Trabalhando como professor, a cada ano aumenta a diferença entre a minha idade e a dos alunos que estão ingressando. Quem entra na universidade sempre chega com seus 17, 18, 19 anos... E eu, como meus colegas, sigo gradativamente envelhecendo: a primeira vez que dei aula tinha 29, hoje estou com 42. Assim, os conflitos geracionais se tornam mais gritantes e as estratégias pedagógicas se tornam cada vez mais importantes. Mas, apesar da tentativa incansável de sempre compreender o outro, há inquietações que sempre surgem quando me deparo com certos trabalhos entregues ou apresentações de seminários: por que alguns alunos ainda preferem, ao invés de ler os textos e fazer a atividade conforme proposta, buscar um monte de resumos superficiais na internet? E mais: será que eles acham que eu sou uma completa besta que não vou perceber?
Primeiro, pensava que era preguiça. Mas, vendo alguns trabalhos, concluí que o sujeito teria menos trabalho em ler o texto e fazer tudo certinho do que em catar mil links com péssimos textos e resumos. Depois, considerava o mau-caratismo. Ou seja, trata-se de um sujeito que estará sempre pronto para trapacear para obter vantagens. Mas a cola é algo milenar e grandes mentes já colaram (eu, que não sou grande mente, inclusive). E no meio disso tudo, chega o ChatGpt, para tornar tudo ainda mais confuso e complicado. Assim, rapidinho, mesmo sem perceber, volta e meia estou agindo como os velhos personagens de O tempo e o vento, Guerra e paz e Cem anos de solidão: ah, no meu tempo não era assim! Com essas gerações que estão chegando, o mundo está perdido! Ah, que saudades de antigamente!

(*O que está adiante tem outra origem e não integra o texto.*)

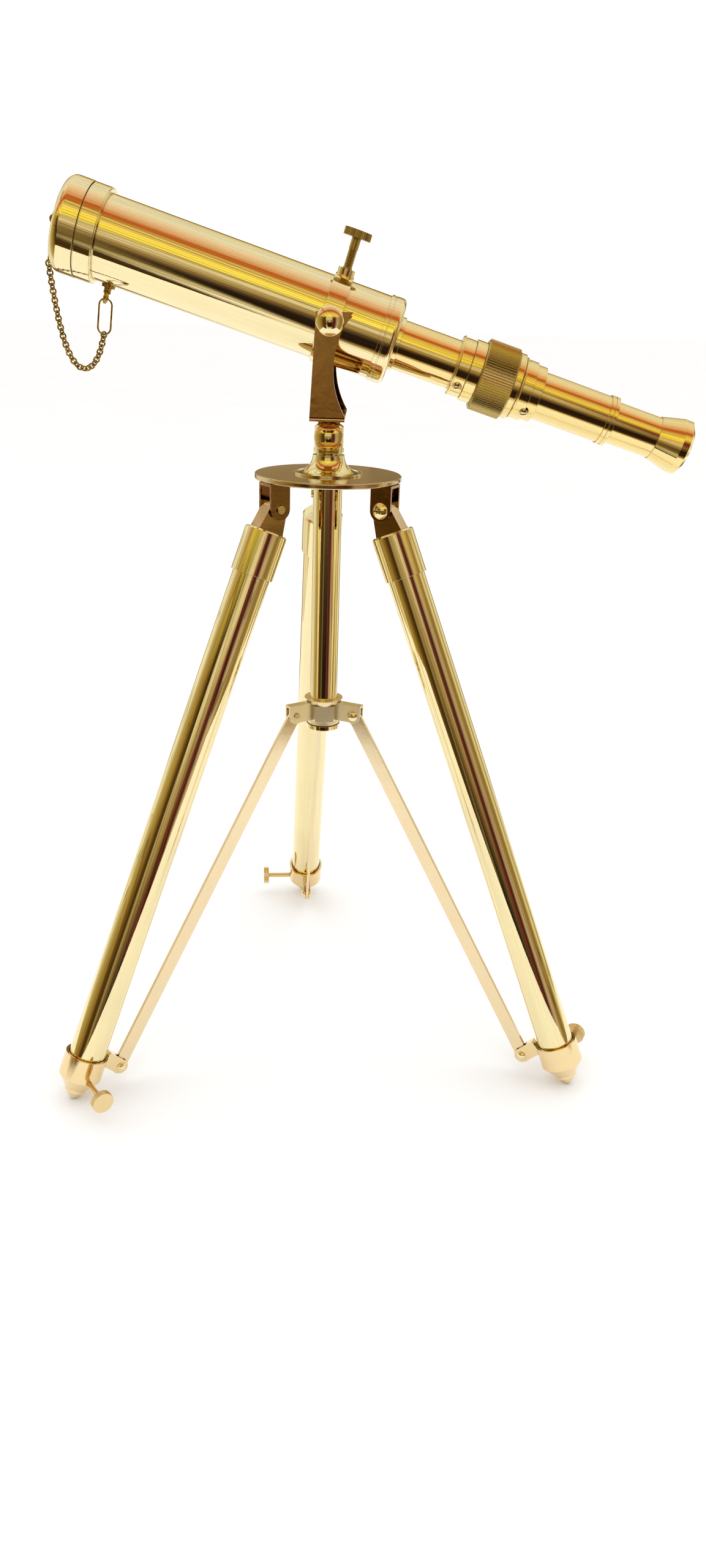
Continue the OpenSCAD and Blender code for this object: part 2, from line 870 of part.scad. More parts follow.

Só que não. Esse conflito de gerações ocorre com ou sem tecnologias porque a psicologia e personalidade do ser humano em cada faixa etária muda, mas não tanto no que se refere à sua essência. E por isso que eu tenho que acreditar nas gerações que estão chegando e que vão seguir surpreendendo os mais velhos, tanto pela sua preguiça e ousadia (que sempre existiram), quanto pela sua criatividade e capacidade de reinventar o mundo. Exatamente como vem sendo feito pela espécie humana há tantos milênios. Até porque, se não acreditasse nisso, não valeria a pena dar aulas. Assim como, sigo insistindo, quem sempre opta pelo mais fácil não vai muito longe.
Um bom final de semana a todas e todos.